A Birmingham solicitor who lost out on a family legal aid contract after her online application was hacked has won a legal challenge to the Legal Services Commission’s refusal to reconsider her application.
The High Court heard that Rifat Mushtaq, owner of Mushtaq & Co, had correctly completed a tender via the LSC’s e-tendering system on 17 October last year, but that her submission had been ‘hacked’ and altered.
The hacker deleted the details of the firm’s office in Birmingham, which meant that the tender did not comply with the LSC’s contract requirements.
Mushtaq applied for a judicial review after the LSC refused to give her a contract, even after she had given the commission evidence that the account had been hacked.
Mr Justice Bean provisionally indicated that he found in favour of Mushtaq and the LSC accepted that its decision should be quashed. It has agreed to reconsider her tender.

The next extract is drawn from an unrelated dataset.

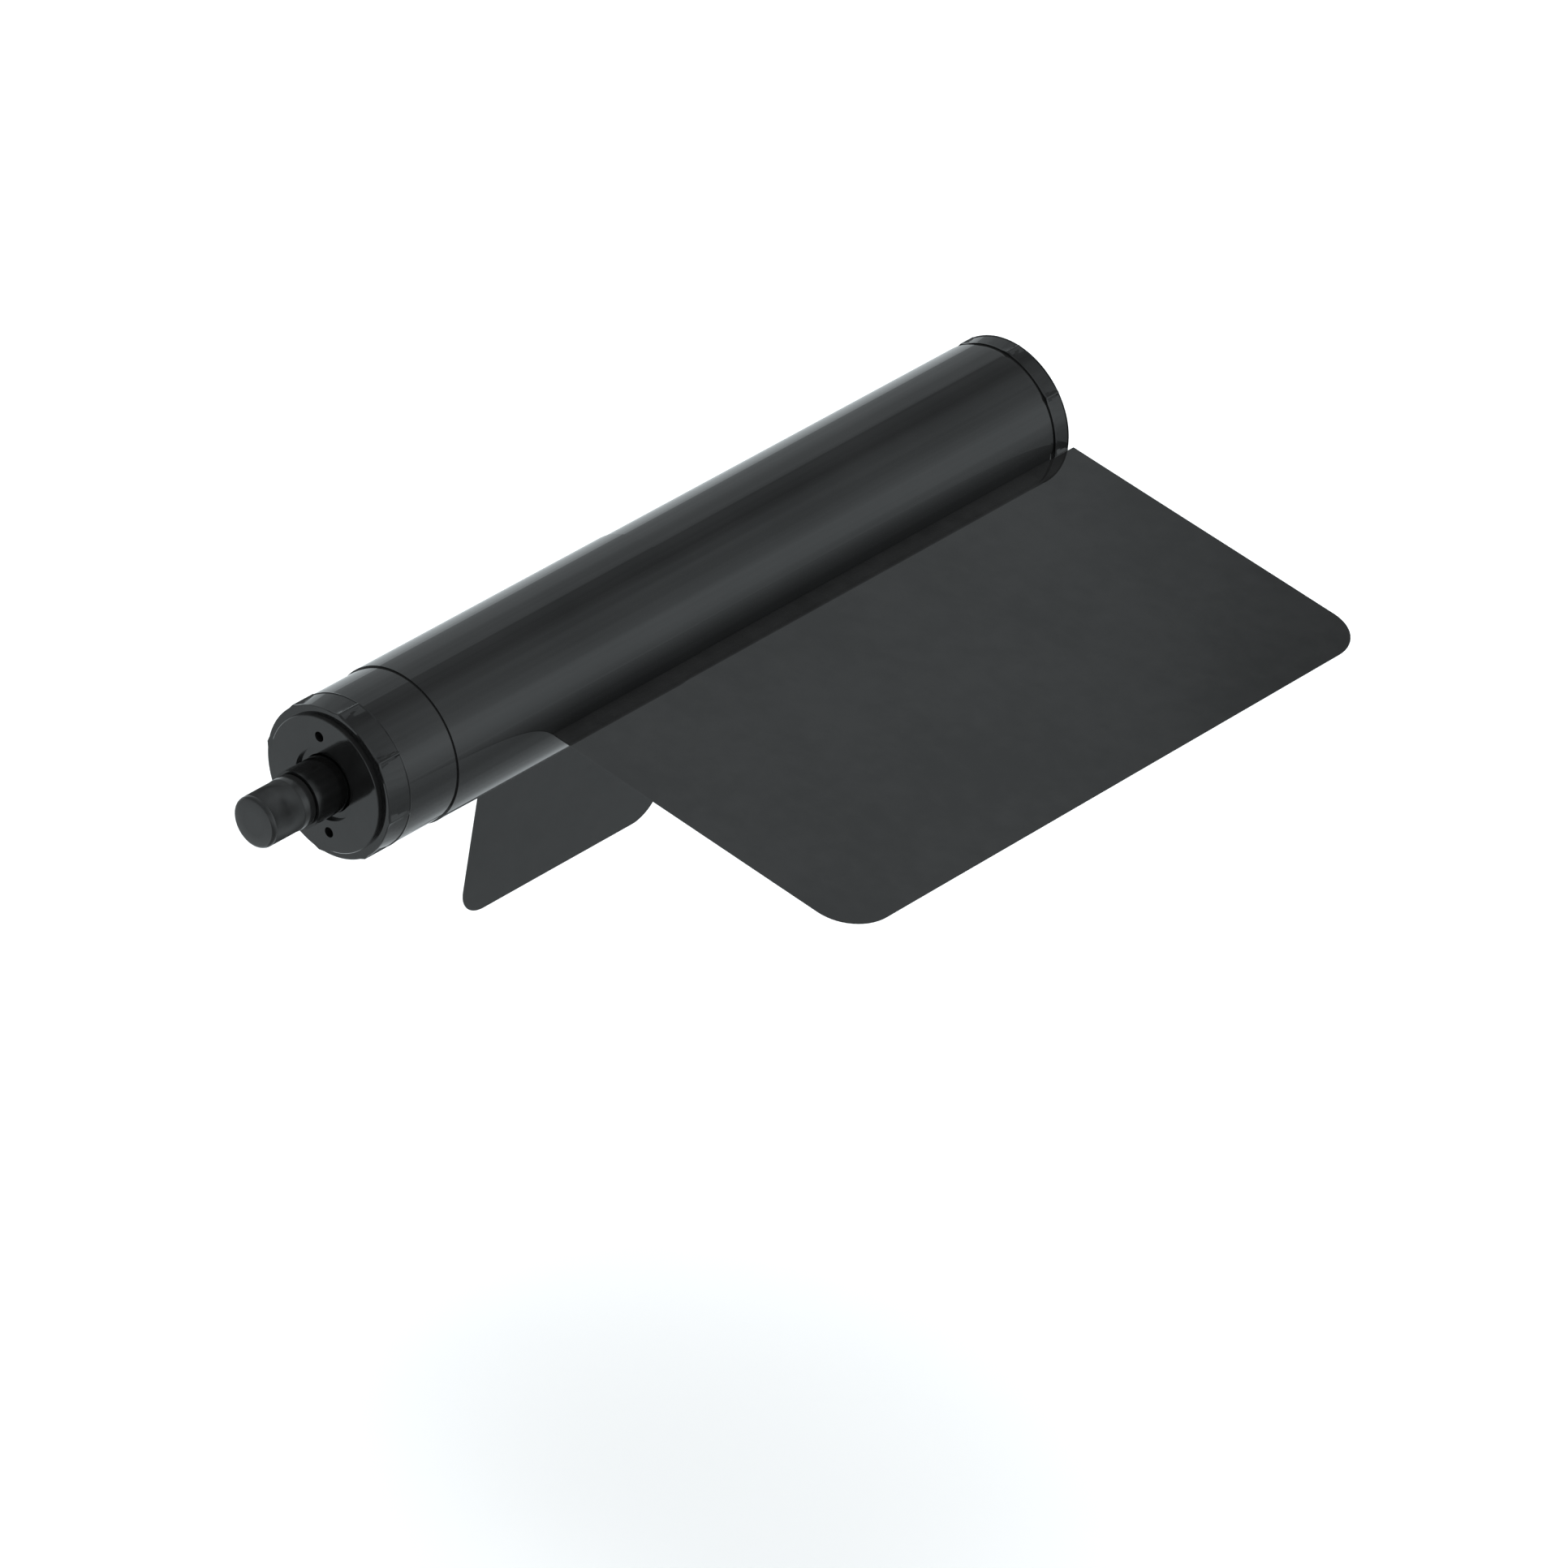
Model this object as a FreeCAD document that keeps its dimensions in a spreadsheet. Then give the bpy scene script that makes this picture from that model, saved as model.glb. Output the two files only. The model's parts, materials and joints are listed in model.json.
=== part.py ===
import FreeCAD, Part
import math
import os
import Sketcher
from types import SimpleNamespace

# A roll of glossy sign vinyl on a braked spindle. Millimetres.
#
# The roll's axis is +Y, +Z is up, and the origin is on the axis at the middle of the near journal,
# the bare neck of the spindle between the knurled knob and the near hub. The vinyl is wound on a
# 3 inch core, which two hubs grip from inside. The near hub turns on a ball bearing and the far hub
# on a plain bush, so the roll runs freely on the fixed spindle until the knob at the near end
# tightens the friction brake inside the near hub. The wide sheet leaves the roll along +X and the
# narrow sheet along -Z.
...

Mushtaq was represented by a Labour former legal aid minister, David Lock QC (pictured), from Birmingham’s No5 Chambers.
Speaking after the case Mushtaq said: ‘Thankfully common sense has prevailed. I knew my account had been hacked, but the LSC refused to believe me.
‘It took specialist computer experts to show that the changes had been made from computers that were in no way connected with my firm and even then the LSC dug its heels in and refused to review my tender.’
An LSC spokesman said the commission has an obligation to treat every bidder equally, but added: ‘In this instance, the LSC and the claimant recognised that the extraordinary and unusual facts amounted to fraud and the claim was concluded on that basis.’
Criminal enquiries into the hacking are pending.